** Short task **
Only the lines from the one containing "hang_on(refill_slide, refill_ball(), *refill)" through the one containing "if empty is" are wanted. Give them again exactly, both ends included.
++++ Given material
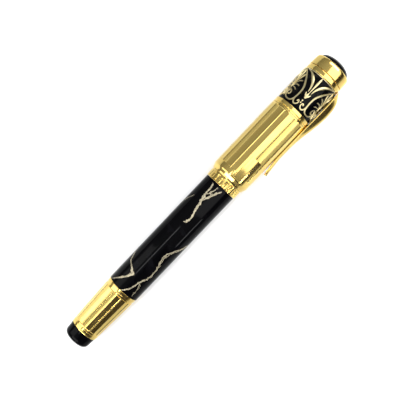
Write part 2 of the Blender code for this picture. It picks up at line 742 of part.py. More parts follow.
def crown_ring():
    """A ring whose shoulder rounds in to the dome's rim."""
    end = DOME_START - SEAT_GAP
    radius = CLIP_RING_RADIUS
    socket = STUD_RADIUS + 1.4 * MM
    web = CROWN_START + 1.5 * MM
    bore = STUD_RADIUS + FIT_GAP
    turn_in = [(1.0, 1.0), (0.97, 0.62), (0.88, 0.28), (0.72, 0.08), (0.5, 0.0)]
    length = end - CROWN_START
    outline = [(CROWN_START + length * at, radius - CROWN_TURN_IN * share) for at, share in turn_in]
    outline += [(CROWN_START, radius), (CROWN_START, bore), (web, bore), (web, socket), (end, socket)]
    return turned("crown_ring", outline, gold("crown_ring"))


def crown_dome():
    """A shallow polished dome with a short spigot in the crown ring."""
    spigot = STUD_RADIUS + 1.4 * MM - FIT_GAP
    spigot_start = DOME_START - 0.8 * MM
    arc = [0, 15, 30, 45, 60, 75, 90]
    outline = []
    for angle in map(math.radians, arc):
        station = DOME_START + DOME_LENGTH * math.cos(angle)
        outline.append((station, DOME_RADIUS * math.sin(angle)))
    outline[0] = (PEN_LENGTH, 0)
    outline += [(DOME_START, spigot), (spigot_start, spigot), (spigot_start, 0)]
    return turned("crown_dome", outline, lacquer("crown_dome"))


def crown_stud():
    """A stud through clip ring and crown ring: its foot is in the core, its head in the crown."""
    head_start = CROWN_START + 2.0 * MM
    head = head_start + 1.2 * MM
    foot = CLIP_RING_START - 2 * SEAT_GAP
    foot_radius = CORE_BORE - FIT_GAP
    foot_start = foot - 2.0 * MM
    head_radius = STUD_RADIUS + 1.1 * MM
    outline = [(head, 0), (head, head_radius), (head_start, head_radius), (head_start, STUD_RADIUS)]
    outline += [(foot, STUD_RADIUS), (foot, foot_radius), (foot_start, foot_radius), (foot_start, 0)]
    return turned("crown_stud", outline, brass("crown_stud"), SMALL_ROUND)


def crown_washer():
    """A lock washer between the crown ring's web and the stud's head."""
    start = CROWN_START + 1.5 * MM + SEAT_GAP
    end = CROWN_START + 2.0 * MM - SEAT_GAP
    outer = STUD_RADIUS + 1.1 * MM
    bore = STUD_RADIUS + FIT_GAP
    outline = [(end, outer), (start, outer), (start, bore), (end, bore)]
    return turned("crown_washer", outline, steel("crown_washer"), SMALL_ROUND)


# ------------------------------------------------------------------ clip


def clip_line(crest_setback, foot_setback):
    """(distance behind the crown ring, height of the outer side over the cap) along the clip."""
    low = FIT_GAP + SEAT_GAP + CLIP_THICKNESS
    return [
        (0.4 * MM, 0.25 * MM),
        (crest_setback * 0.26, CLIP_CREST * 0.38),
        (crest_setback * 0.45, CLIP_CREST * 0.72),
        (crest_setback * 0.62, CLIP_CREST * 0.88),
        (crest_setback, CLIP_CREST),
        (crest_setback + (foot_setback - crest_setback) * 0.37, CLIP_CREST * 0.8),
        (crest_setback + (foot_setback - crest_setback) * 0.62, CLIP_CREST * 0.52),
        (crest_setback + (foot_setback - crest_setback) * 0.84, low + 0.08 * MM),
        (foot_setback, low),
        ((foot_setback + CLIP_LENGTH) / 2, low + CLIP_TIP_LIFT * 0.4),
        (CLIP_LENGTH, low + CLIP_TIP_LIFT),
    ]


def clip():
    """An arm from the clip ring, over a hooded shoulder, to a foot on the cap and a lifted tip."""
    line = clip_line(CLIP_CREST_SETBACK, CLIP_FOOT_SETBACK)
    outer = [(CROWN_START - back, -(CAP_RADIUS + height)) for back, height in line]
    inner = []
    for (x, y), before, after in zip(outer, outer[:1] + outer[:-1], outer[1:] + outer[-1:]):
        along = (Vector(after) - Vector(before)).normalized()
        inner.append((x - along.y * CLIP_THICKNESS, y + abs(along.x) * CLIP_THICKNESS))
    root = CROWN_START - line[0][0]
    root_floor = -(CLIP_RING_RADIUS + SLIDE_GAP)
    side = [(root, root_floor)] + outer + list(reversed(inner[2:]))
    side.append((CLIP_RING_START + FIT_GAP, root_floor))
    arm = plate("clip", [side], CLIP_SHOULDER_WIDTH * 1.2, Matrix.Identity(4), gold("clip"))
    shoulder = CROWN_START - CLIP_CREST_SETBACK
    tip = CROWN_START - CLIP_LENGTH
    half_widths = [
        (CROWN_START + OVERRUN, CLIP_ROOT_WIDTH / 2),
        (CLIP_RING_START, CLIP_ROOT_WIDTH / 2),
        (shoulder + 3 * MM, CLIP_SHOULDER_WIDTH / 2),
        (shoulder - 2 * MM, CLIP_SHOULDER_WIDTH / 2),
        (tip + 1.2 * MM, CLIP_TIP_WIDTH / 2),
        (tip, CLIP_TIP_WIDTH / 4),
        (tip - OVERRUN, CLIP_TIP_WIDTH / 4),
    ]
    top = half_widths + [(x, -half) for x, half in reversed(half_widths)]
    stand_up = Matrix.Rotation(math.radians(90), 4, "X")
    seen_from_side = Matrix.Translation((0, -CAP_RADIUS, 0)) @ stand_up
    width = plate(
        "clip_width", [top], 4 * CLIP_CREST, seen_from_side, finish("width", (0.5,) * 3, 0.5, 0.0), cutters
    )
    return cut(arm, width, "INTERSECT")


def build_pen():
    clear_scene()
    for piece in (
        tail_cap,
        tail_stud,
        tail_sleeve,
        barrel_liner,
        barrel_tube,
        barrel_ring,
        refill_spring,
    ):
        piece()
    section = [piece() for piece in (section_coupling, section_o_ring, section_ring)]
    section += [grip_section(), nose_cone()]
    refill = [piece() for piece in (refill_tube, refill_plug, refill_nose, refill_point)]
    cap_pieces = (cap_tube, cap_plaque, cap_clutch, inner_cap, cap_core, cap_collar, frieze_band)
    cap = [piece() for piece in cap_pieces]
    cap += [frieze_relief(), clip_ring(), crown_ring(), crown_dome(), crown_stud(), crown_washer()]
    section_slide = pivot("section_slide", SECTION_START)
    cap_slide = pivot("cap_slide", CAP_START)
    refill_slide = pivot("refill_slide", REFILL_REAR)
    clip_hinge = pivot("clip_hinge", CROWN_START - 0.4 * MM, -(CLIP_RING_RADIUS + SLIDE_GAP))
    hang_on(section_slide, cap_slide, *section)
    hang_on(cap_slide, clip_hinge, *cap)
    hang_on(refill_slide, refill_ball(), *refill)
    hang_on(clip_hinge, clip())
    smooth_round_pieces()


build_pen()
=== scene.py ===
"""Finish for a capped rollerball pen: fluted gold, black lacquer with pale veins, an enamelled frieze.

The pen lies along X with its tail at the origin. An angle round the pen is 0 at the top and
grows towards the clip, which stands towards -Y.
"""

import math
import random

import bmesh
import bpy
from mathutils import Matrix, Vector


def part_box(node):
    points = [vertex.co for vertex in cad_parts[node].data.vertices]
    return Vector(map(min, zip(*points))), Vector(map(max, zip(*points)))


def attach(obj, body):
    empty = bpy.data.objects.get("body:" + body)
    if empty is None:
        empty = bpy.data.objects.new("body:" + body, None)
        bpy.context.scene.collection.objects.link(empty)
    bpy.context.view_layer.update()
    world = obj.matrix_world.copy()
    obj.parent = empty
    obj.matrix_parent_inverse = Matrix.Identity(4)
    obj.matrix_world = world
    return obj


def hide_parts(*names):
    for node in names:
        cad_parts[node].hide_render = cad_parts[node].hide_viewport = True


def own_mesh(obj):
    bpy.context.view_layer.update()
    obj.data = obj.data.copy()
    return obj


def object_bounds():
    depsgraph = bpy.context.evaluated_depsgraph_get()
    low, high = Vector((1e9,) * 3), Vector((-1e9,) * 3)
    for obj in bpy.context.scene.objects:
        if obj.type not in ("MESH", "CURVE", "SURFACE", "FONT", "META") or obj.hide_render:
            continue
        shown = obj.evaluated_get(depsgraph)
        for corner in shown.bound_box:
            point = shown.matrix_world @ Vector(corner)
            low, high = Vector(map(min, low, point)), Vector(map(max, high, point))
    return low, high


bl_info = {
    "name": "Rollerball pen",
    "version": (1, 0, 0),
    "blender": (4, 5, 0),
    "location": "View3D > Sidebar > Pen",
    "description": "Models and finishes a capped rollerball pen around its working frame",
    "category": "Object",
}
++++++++
** The completed task **
    hang_on(refill_slide, refill_ball(), *refill)
    hang_on(clip_hinge, clip())
    smooth_round_pieces()


build_pen()
=== scene.py ===
"""Finish for a capped rollerball pen: fluted gold, black lacquer with pale veins, an enamelled frieze.

The pen lies along X with its tail at the origin. An angle round the pen is 0 at the top and
grows towards the clip, which stands towards -Y.
"""

import math
import random

import bmesh
import bpy
from mathutils import Matrix, Vector


def part_box(node):
    points = [vertex.co for vertex in cad_parts[node].data.vertices]
    return Vector(map(min, zip(*points))), Vector(map(max, zip(*points)))


def attach(obj, body):
    empty = bpy.data.objects.get("body:" + body)
    if empty is None:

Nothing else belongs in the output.